Bild: Stefan Woldach
Cones Fender Precision ‘59 Reissue White von 2002 ...
Bild: Stefan Woldach
... und das Pendant in Schwarz
Worin liegt der Unterschied zum 1962-Reissue?
Der ‘62er klingt sehr ausgewogen und hat eine Menge Tiefen. Wir haben den gegen zahllose andere Bässe blind verglichen und er hat immer gewonnen! Wir haben diesen Bass immer herausgehört. Die ‘59er dagegen haben mehr Mittenanteile, und die setzen sich live besser gegen die Gitarren durch.
Du hast bei Norman‘s Rare Guitars auch einen originalen 1961er-Precision erstanden, richtig?
Das war ein Deal, den mir die Jungs von Norman’s angeboten haben: Ich gab ihnen zwei meiner Tour-Bässe und durfte mir aussuchen, was immer ich wollte. Ich sah diesen 1961er-Precision und wusste sofort, dass ich den haben wollte. Ich habe die alten Saiten draufgelassen, denn damit klingt er total rund und vintage. Wenn ich Bands produziere oder einen Vintage-Sound ohne viel Höhen und langes Sustain haben will, hole ich den aus dem Koffer.

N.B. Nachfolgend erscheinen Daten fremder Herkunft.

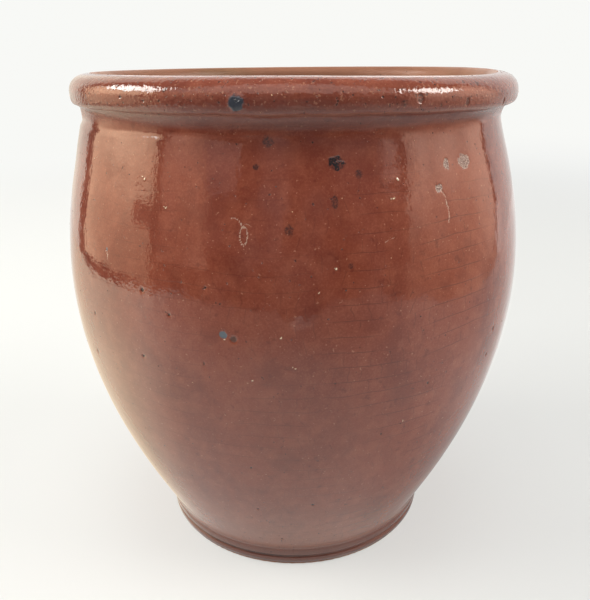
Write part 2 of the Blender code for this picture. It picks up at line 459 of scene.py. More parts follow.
MERGE_DISTANCE = 0.000001
WIRE_PULLED_TO = (0.11, -0.05, 0)
WIRE_PITCH = 0.0026
RIM_DIPS_AT = (0.070, -0.056, CROCK_HEIGHT)
CREST_DIPS = 0.65
RIDGE_HEIGHT, RIDGE_RUN, RIDGE_TAIL = 0.1850, 0.0032, 0.0170
RIDGE_ENDS, RIDGE_GROWS = (-0.045, -0.018), (-0.060, -0.082, 1, 1.8)
CREASE_HEIGHT, CREASE_RUN, CREASE_WAVE = LIP_FOOT - 0.0006, 0.0007, 0.0016
WHEEL = wheel_tree()

fired_clay, tree, shader, place = finish("fired_red_clay", 0.85, 1.5)
mottle = clouds(tree, place, 45, 4)
clay_colour = tint(tree, mottle, (0.36, 0.145, 0.075, 1), (0.50, 0.235, 0.125, 1))
grit = ramp(tree, clouds(tree, place, 1400, 2, 5), 0.62, 0.72, 0, 0.6)
clay_colour = tint(tree, grit, clay_colour, (0.16, 0.06, 0.04, 1))
grime = ramp(tree, clouds(tree, place, 90, 5, 8), 0.48, 0.75, 0, 0.55)
clay_colour = tint(tree, grime, clay_colour, (0.11, 0.065, 0.045, 1))
tree.links.new(clay_colour, shader.inputs["Base Color"])
clay_height = product(tree, clouds(tree, place, 900, 3, 2), 0.00012)
roughen(tree, shader, clay_height)

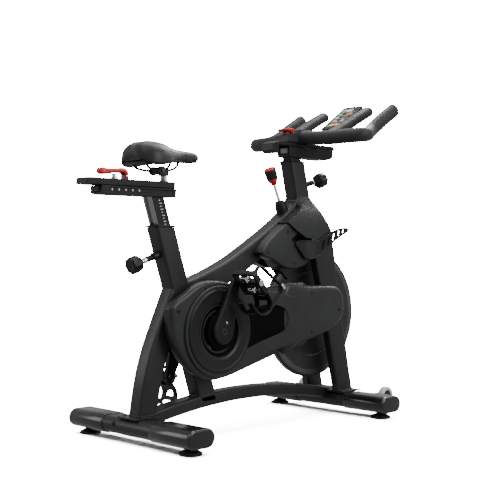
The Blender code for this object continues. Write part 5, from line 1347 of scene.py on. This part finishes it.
def digit(number, right, up, height, mat):
    """One seven-segment digit with its lower left corner at (right, up), seen by the rider."""
    wide, line = height * 0.52, height * 0.11
    half = height / 2
    bars_of = {
        "a": (0, height - line, wide, height), "b": (wide - line, half, wide, height),
        "c": (wide - line, 0, wide, half), "d": (0, 0, wide, line), "e": (0, 0, line, half),
        "f": (0, half, line, height), "g": (0, half - line / 2, wide, half + line / 2),
    }
    for letter in SEGMENTS[number]:
        r0, u0, r1, u1 = bars_of[letter]
        print_jobs[mat].append((right + r0, up + u0, right + r1, up + u1))


def figures(numbers, right, up, height, mat):
    """A row of digits."""
    for k, number in enumerate(numbers):
        digit(number, right + k * height * 0.72, up, height, mat)


figures((2, 4, 0, 8), -0.03, 0.048, 0.017, LIT_WHITE)
figures((8, 5), -0.034, 0.02, 0.015, LIT_GREEN)
figures((1, 2, 4), 0.002, 0.02, 0.015, LIT_AMBER)
figures((3, 6), -0.034, -0.004, 0.013, LIT_WHITE)
figures((9, 7), 0.006, -0.004, 0.013, LIT_RED)
figures((1, 5, 0), -0.034, -0.028, 0.011, LIT_WHITE)
figures((2, 3), 0.01, -0.028, 0.011, LIT_WHITE)
for k, tall in enumerate((3, 5, 8, 11, 9, 12, 14, 10, 7, 9, 6, 4)):
    r = -0.034 + 0.0058 * k
    mat = LIT_GREEN if tall < 8 else LIT_AMBER if tall < 12 else LIT_RED
    print_jobs[mat].append((r, -0.064, r + 0.0042, -0.064 + 0.0017 * tall))
for up in (0.044, 0.0155, -0.0085, -0.0325):
    print_jobs[LIT_WHITE].append((-0.036, up, 0.036, up + 0.0006))
for mat, jobs in print_jobs.items():
    sheet = bmesh.new()
    for r0, u0, r1, u1 in jobs:
        corners = [[sheet.verts.new((u, -r, z)) for r, u in ((r0, u0), (r1, u0), (r1, u1), (r0, u1))]
            for z in (0.0055, 0.0058)]
        low, high = corners
        for i in range(4):
            j = (i + 1) % 4
            sheet.faces.new((low[i], low[j], high[j], high[i]))
        sheet.faces.new(low)
        sheet.faces.new(high)
    piece(f"figures_{mat.name}", placed(sheet), mat, "bar_carriage")
key = mm((0, 5), (2.6, 5), (2.6, 6.2), (2, 6.6), (0, 6.6))
for k, y in enumerate((-0.024, -0.008, 0.008, 0.024)):
    piece(f"console_key_{k}", placed(lathe(key, Vector((-0.083, y, 0)), Z, 24)), BLACK, "bar_carriage",
        smooth=40)
mount = smooth_path(side_line((300, 1020), (360, 1031), (430, 1044), (480, 1060), (505, 1080)), 8)
grown = sweep(bar_path, [bar_section(p, 0.0003) for p in bar_path], Z)
shapes = [rounded_rect(0.016, 0.006, 0.0035, 6) for _ in mount]
piece("mount_arm", sweep(mount, shapes, Y), SATIN, "bar_carriage", ("console_mount",),
    cuts=[grown, placed(block((-0.0874, -0.0474, -0.0074), (0.0874, 0.0474, 0.02)))], smooth=40)
rings = []
for z, a, b, dx in mm((-20.5, 20, 17, -30), (-19, 24, 20, -29), (-11, 30, 26, -26), (-6.8, 34, 30, -24)):
    rings.append([Vector((x + dx, y, z)) for x, y in rounded_rect(a, b, 0.008)])
piece("mount_socket", placed(loft(rings)), SATIN, "bar_carriage", bevel=0.001, seg=2)
clamp_ring = oval(0.0272, 0.0242, 40)
for hand, side in HANDS:
    at = Vector((0.283, side * 0.048, 1.0195))
    way = Vector((0.16, side, -0.03)).normalized()
    u = upward(way)
    rings = []
    for d, s in ((-0.01, 0.95), (-0.0092, 0.99), (-0.008, 1.0), (0.008, 1.0), (0.0092, 0.99), (0.01, 0.95)):
        rings.append(ring_at(at + way * d, u, way.cross(u), [(a * s, b * s) for a, b in clamp_ring]))
    piece(f"bar_ring_{hand}", loft(rings), SATIN, "bar_carriage", smooth=35)

# ---- floor
floor = bmesh.new()
bmesh.ops.create_grid(floor, x_segments=8, y_segments=8, size=14.0)
ground = solid("floor", floor)
ground.data.materials.clear()
ground.data.materials.append(FLOOR)
ground.location.z = -0.0005
ground.visible_diffuse = ground.visible_glossy = False
only_floor = bpy.data.collections.new("floor_only")
only_floor.objects.link(ground)
wash.light_linking.receiver_collection = only_floor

Wie sieht es aktuell mit DIs und Preamps aus?
Ich habe viele Jahre lang Radical-Engineering-JDIs benutzt und spiele jetzt seit sechs Monaten Avalon-U5-DI/Preamps. Das ist die wichtigste Veränderung in meinem Equipment. Der Avalon klingt schön ausgewogen. Ich erzähle ja normalerweise nichts Schlechtes über jemanden, aber im Vergleich zum Avalon klingt der JDI fast leblos. Ich muss mich gegen drei Gitarristen in der Band behaupten und der Avalon schafft es, dass ich im Mix durchdringe.
Im Studio spiele ich noch einen Evil Twin Tube DI. Ein Typ aus Kalifornien (Eclair Engineering, Anm. d. Red.) hat die in den 90er-Jahren von Hand gebaut. Als wir mit Jerry Finn ‚All Killer, No Filler‘ aufnahmen, hatte er so einen dabei, seitdem mag ich die Dinger. Der Typ produziert sie leider nicht mehr, es kursieren angeblich nur gerade mal 500 Stück. Wann immer ich einen sehe, kaufe ich ihn. Die haben einen ganz eigenen, tollen Sound, nochmal ganz anders als die Avalons. Die Evil Twins sind super-clean mit einer Winzigkeit Dreck obendrauf.
Was benutzt du im Studio? Noch immer deinen Ampeg SVT mit 8×10″-Cabinet?
Genau. Die klassische Kombination. Die habe ich über Jahre verwendet, allerdings auch eine Menge anderer Sachen, selbst Gitarrenverstärker.
Und Effektgeräte?
Ich finde Basseffekte schwierig. Oft ist es so, dass du zum Beispiel ein Fuzz dazuschaltest und plötztlich ist dein Low End weg! Bei meinem Loaf Big Ear passiert das nicht. Auf so ein Teil habe ich lange gewartet. Ich will etwas Dreck im Sound, aber mein Low End behalten!